Most kids at this stage play too fast. They see a move, they make it, and only afterward realize they didn’t fully think it through. My coaching starts by slowing the game down and helping students actually see the board — spotting threats, noticing loose pieces, and understanding the simple, avoidable mistakes that swing most games. Once they build that foundation of board vision and basic calculation, everything else becomes easier and a lot more fun.
Before anything else, students need to actually see what’s happening on the board. We work on slowing down, scanning for threats, and noticing which pieces are safe or loose. This alone prevents a huge number of mistakes and gives kids a sense of control.
Most young players react only after something goes wrong. I teach them to look one step ahead — “If I move here, what changes?” — so they can anticipate danger instead of stumbling into it. This is where their confidence starts to grow.

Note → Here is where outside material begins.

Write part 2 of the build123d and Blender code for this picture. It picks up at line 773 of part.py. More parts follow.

At this level, improvement doesn’t come from memorizing openings. It comes from recognizing the basic tactical ideas that show up in almost every game: forks, pins, checks, and simple captures. Once students can spot these patterns, their play becomes noticeably sharper.
Kids often move because a piece “looks good there.” I help them connect their moves to a purpose — improving a piece, controlling a square, or creating pressure. Even a small plan is better than no plan, and it teaches them to think with intention.

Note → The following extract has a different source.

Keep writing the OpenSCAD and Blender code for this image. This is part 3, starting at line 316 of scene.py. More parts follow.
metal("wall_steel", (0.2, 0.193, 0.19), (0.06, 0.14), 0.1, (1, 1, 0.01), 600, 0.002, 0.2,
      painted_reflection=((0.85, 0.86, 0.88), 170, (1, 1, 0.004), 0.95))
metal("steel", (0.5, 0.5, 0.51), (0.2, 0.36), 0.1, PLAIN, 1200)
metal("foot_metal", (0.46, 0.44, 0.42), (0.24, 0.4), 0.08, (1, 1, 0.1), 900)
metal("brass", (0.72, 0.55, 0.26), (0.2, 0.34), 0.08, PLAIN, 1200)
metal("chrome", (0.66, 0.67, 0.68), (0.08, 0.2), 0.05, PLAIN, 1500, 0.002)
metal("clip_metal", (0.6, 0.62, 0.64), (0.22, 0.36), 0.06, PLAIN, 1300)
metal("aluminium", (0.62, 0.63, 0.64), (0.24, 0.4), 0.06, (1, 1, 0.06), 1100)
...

The goal is to help students bring all of this together: slowing down, seeing the board, spotting threats, and choosing moves for a reason. When they start playing with purpose instead of impulse, their results improve naturally — and the game becomes a lot more fun.
Improvement begins with slowing things down. When kids learn to approach each move with clarity instead of impulse, their confidence grows — and so does their enjoyment of the game.